Debate em educação ganharia se fosse feito com menos reducionismo e senso comum
Por Antônio Gois, O Globo, 26/04/2021
“Você já deve ter pego um táxi ou Uber - com todo respeito que eu tenho a profissão de motorista - em que o motorista de Uber fala ‘na verdade eu sou engenheiro, na verdade eu sou advogado’. Essa ideia só de diploma não levou a nada. E o Brasil carece hoje de mão de obra técnica profissional.”
A afirmação acima foi feita na semana passada pelo ministro da Educação, Milton Ribeiro, em entrevista ao programa Canal Livre, da TV Bandeirantes, ao responder a uma pergunta sobre a necessidade de expandir o ensino profissionalizante no país. Não é a primeira vez – e provavelmente não será a última - que uma autoridade pública recorre a essa imagem para criticar ou justificar uma política pública relacionada ao ensino superior ou técnico.

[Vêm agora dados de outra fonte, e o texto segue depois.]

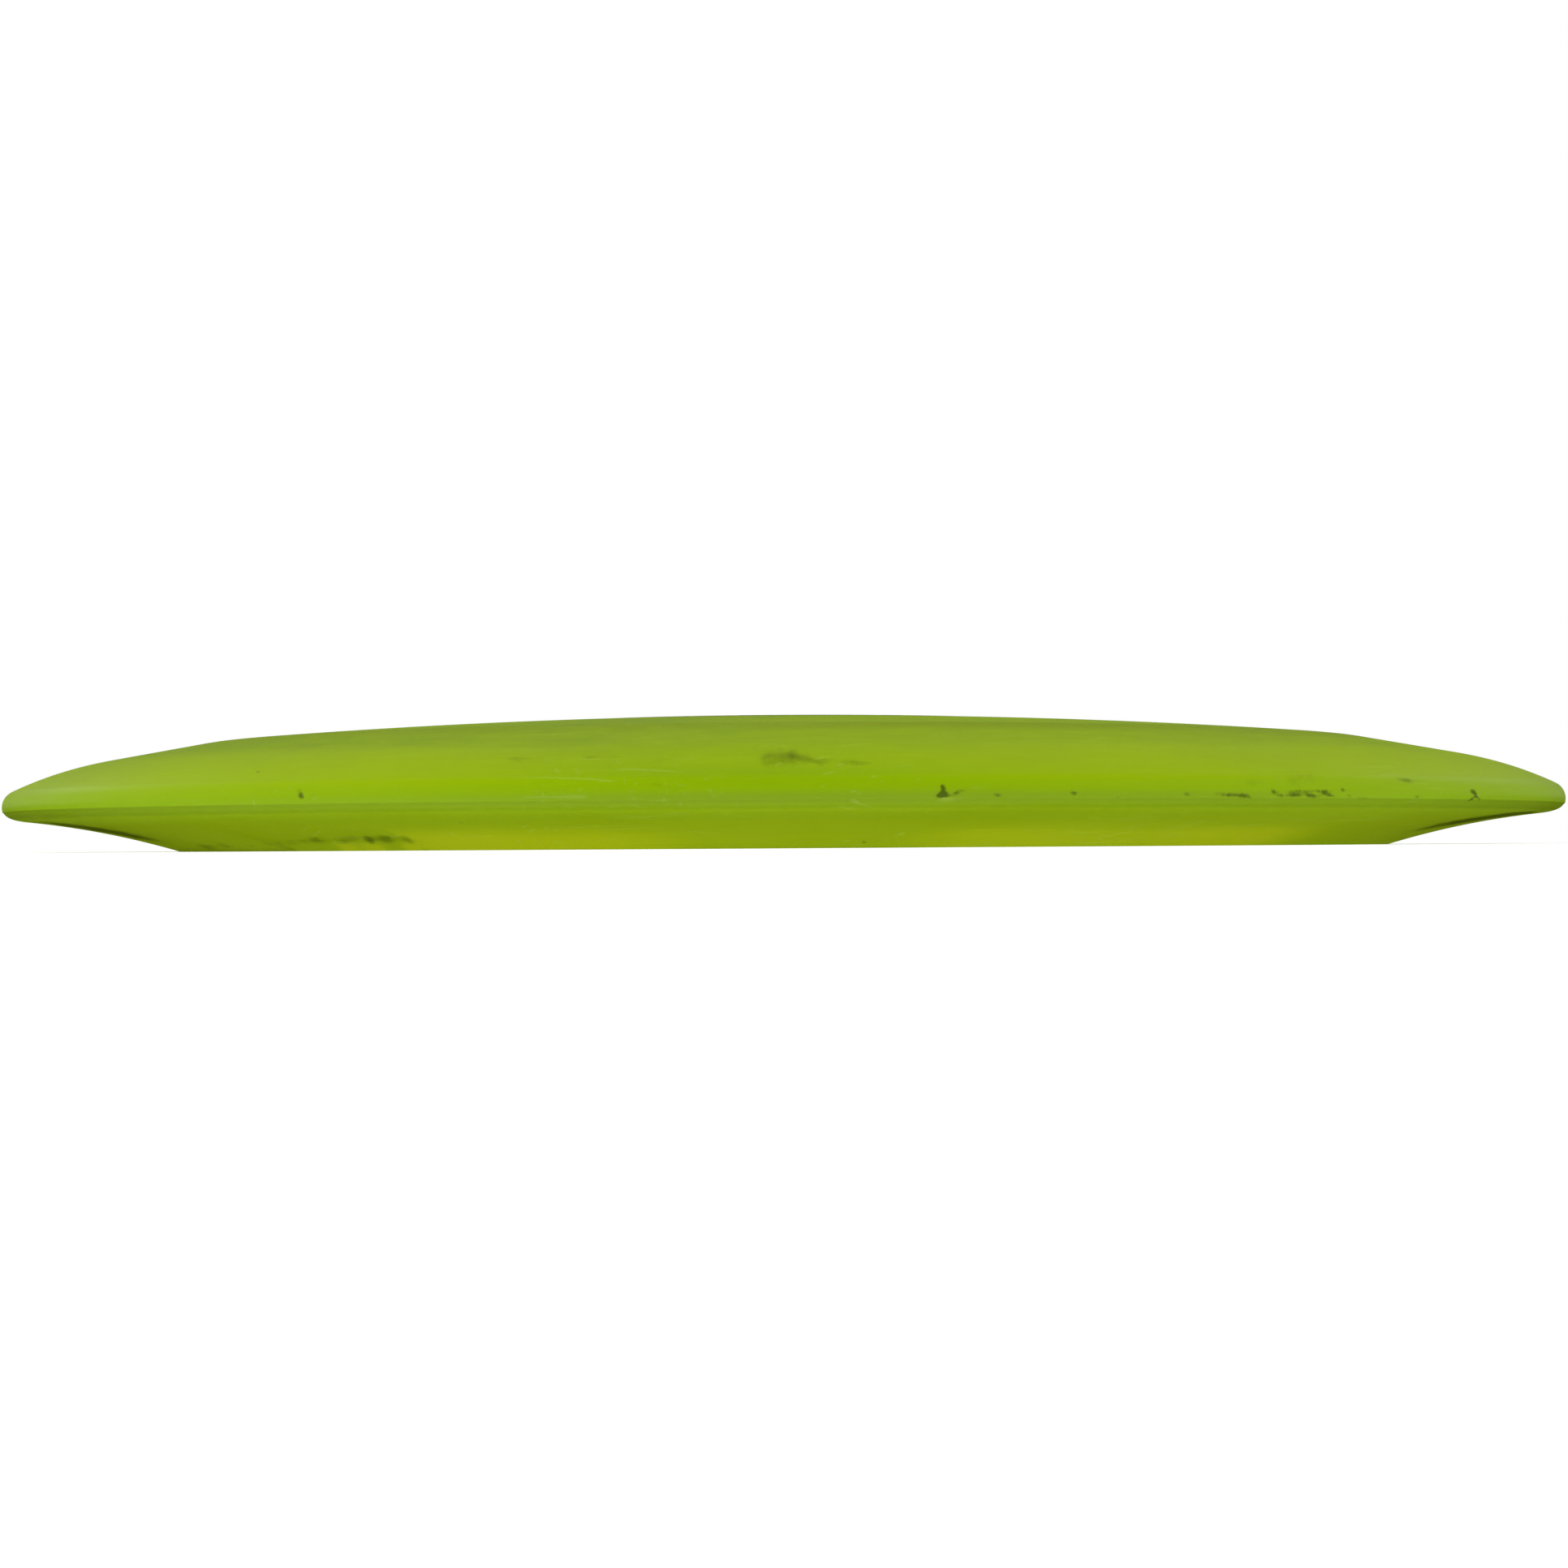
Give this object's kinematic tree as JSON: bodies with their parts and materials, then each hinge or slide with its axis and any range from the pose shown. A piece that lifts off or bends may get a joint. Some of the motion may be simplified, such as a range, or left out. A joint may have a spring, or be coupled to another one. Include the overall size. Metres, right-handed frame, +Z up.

O problema nesse argumento, em especial quando utilizado pelo ministro da educação, é que se trata apenas de uma evidência anedótica, do mesmo nível que afirmar que fumar não faz mal pois conhecemos algum parente na família que fumou a vida inteira sem ter tido complicações por causa disso. Sabemos, porém, que o fumo é prejudicial por um conjunto de evidências científicas que olham para os dados gerais da população, e não para exemplos isolados. Deveríamos usar a mesma régua para falar de políticas educacionais.
Uma simples consulta ao site do IBGE permite verificar que a taxa de desemprego entre a população que hoje tem nível superior completo no Brasil está em 7% (dado referente ao último trimestre de 2020). É a menor proporção entre todos os grupos de escolaridade. A maior é verificada entre os brasileiros com ensino médio incompleto (24%).
Ter um diploma no Brasil, em média, traz também significativas vantagens salariais. Dados da OCDE mostram aliás que o diferencial de renda de quem conseguiu completar universidade é dos maiores do mundo por aqui. Não porque nosso ensino superior seja de qualidade, mas porque ainda é para poucos. Assim como é igualmente para poucos o acesso ao ensino profissionalizante, e não há dúvida de que também precisamos expandir essa modalidade, inclusive pelo retorno positivo que ela traz no mercado de trabalho.
Este não foi o único reducionismo a que o ministro recorreu. Em outro momento, ao falar de alfabetização, ele afirma que “a opção por alternativas pedagógicas para mim equivocadas no passado gerou isso que estamos vendo aí hoje, que são crianças com 9 anos que não sabem ler”, relacionando esse problema especialmente aos “últimos 20 anos”. O discurso de romantizar um passado educacional é recorrente no governo. O problema nesse caso é quando os números, de novo, teimam em contradizer a tese.
A Pesquisa Nacional por Amostra de Domicílios, do IBGE, mostrava em 1982 que 47% das crianças de 8 e 9 anos de idade eram analfabetas. Em 1995 (neste caso apenas para os oito anos de idade), a proporção era de 28% e, em 2015, caiu para 10%. A questão aqui não é negar o grave problema que ainda temos no presente - e que são mais amplos do que os dados de alfabetização do IBGE captam -, mas, sim, refutar a tese de que a situação era melhor no passado. Não era.
Os debates em relação às melhores alternativas pedagógicas na alfabetização ou sobre a necessidade de expansão do ensino profissionalizante ou superior continuam necessários e relevantes. Ganharíamos, porém, se fossem feitos com menos reducionismo e apelo a sensos-comuns equivocados.
PS - Todas as estatísticas citadas na coluna são do IBGE. O que demonstra, mais uma vez, o quão importante é para o planejamento das políticas públicas ter estatísticas históricas comparáveis e atualizadas. Mas, infelizmente, por obra do governo e do Congresso Nacional, adiaremos mais uma vez o Censo Demográfico, pesquisa fundamental também para que todos os levantamentos amostrais do país tenham mais precisão para captar questões importantes para o futuro do país.